ALASKA - The University of Alaska (UA) Fairbanks

The Alaska Adapting to Changing Environments (Alaska ACE) project, Alaska's fourth RII Track-1 award, will examine how the pronounced changes in environmental and natural processes affect and are affected by the adaptation strategies of Alaskan communities.

Three place-based studies in the southeast, south-central and northern regions of Alaska seek to evaluate vulnerabilities, resilience and adaptive capacities of Alaskan communities to regional changes in landscape and water resources. Research will take place at the three main campuses of the University of Alaska (UA) in the urban centers of Fairbanks, Anchorage, and Juneau.

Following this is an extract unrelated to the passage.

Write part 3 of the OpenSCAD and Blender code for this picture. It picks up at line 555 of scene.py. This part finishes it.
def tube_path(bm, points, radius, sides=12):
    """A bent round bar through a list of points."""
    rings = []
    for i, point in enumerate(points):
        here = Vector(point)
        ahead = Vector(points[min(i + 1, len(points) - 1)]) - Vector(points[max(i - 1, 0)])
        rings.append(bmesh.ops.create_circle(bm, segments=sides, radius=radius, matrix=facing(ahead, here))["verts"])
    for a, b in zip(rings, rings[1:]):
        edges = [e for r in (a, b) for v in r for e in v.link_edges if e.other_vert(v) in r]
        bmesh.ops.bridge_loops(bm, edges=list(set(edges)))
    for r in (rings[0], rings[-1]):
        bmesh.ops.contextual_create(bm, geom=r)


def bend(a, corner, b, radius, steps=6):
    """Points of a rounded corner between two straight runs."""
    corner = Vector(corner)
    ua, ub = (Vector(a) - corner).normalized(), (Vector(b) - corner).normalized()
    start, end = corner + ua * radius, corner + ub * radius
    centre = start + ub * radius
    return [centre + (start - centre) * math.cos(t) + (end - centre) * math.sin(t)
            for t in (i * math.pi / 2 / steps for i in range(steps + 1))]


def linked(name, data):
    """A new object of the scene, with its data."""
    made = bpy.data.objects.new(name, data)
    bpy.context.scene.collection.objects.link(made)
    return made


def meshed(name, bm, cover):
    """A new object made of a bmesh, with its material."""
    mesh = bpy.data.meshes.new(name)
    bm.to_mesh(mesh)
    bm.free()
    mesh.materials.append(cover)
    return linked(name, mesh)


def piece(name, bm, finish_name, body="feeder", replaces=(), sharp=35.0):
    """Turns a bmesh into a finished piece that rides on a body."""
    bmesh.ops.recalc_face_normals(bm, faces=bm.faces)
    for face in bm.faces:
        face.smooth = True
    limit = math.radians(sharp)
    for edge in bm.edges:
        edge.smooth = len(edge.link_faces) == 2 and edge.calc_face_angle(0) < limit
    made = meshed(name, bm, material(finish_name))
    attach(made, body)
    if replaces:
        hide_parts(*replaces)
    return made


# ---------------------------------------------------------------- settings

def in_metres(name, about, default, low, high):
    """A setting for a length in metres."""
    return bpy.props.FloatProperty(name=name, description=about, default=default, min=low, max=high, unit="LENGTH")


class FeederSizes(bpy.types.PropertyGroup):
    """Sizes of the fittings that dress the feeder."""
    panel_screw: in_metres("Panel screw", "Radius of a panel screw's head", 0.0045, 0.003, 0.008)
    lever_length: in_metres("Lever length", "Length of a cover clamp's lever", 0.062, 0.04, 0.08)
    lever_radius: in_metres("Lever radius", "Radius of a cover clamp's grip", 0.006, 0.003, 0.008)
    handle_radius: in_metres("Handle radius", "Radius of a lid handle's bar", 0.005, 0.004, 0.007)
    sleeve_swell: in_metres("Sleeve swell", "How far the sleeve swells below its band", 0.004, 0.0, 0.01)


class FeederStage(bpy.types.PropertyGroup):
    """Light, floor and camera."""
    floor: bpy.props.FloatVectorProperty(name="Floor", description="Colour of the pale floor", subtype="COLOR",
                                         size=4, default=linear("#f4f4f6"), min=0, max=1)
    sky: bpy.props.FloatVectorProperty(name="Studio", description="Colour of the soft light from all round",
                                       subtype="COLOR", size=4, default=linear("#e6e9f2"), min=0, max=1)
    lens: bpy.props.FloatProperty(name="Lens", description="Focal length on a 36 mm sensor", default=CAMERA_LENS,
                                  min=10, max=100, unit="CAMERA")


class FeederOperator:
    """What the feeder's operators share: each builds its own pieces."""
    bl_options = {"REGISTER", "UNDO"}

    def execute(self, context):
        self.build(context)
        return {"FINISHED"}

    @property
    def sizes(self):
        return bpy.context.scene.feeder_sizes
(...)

In addition, research will take place in 13 satellite campuses in rural areas across Alaska, a Tribal College, and at several learning centers in small communities around the state.

Alaska ACE will advance interdisciplinary research and translate research results into visualization tools useful for researchers, local communities, resource managers and policy makers. The project team will also examine extrapolation of the models of community resilience and adaptation to other regions of the nation and world. The program will train and educate a diverse set of students across Alaska, including Native Alaskans, and strengthen partnerships with local communities, businesses, government and non-government organizations.

UTAH - Utah State University (USU)

The iUTAH project --innovative Urban Transitions and Arid-region Hydro-sustainability--is Utah EPSCoR's first RII Track-1 award. The project considers one of the most important problems facing the western United States: the problem of current and future water provision under climate change coupled with increasing demand for water on account of urbanization. The research examines the fundamental interactions and dynamic feedbacks among hydroclimate and the ecological and human aspects of urban and montane landscapes.

Participants in the project include researchers from seven institutions of higher education: Utah State University, the University of Utah, Brigham Young University, Weber State University, Southern Utah University, Utah Valley University and Westminster College of Salt Lake City, as well as participants from business, government and the citizenry of Utah.

iUTAH will identify how physical and human systems interact to affect water supply, demand and management. Investments in instrumentation, data collection, modeling and professional expertise support the exploration and evaluation of alternative water futures for Utah.

WYOMING - University of Wyoming (UW)

This RII Track-1 award--the single largest grant in the history of the University of Wyoming--will fund compelling research addressing a pressing regional need: understanding water sources and distribution in the arid Mountain West. This funding seeks to enhance Wyoming's scientific research capability by enabling a better understanding the mechanisms by which water is transformed from precipitation (snow and rain) into river flow, groundwater recharge or soil moisture and how these mechanisms respond to natural and human-made changes.

The research will involve Wyoming's community colleges, the Wind River Tribal College, the Arapaho Ranch, Jackson State University in Mississippi and several federal, state and private business partners.

This project focuses on developing a multidisciplinary center for a comprehensive research program linking surface and subsurface watershed hydrology, geophysics, remote sensing and computational modeling, boosted by UW's association with the NCAR-Wyoming Supercomputing Center that is nearing completion and slated to come on line later this year.

The project supports water research in areas of key importance to Wyoming, generating products and tools of use to water resource managers charged with allocating scarce resources and forecasting water deliveries in an environment of profound hydrological change. Also included is a vigorous mentoring and recruitment effort to attract Native American, Hispanic, African-American and female students, along with persons with disabilities, to the state's science, technology, engineering and mathematics workforce.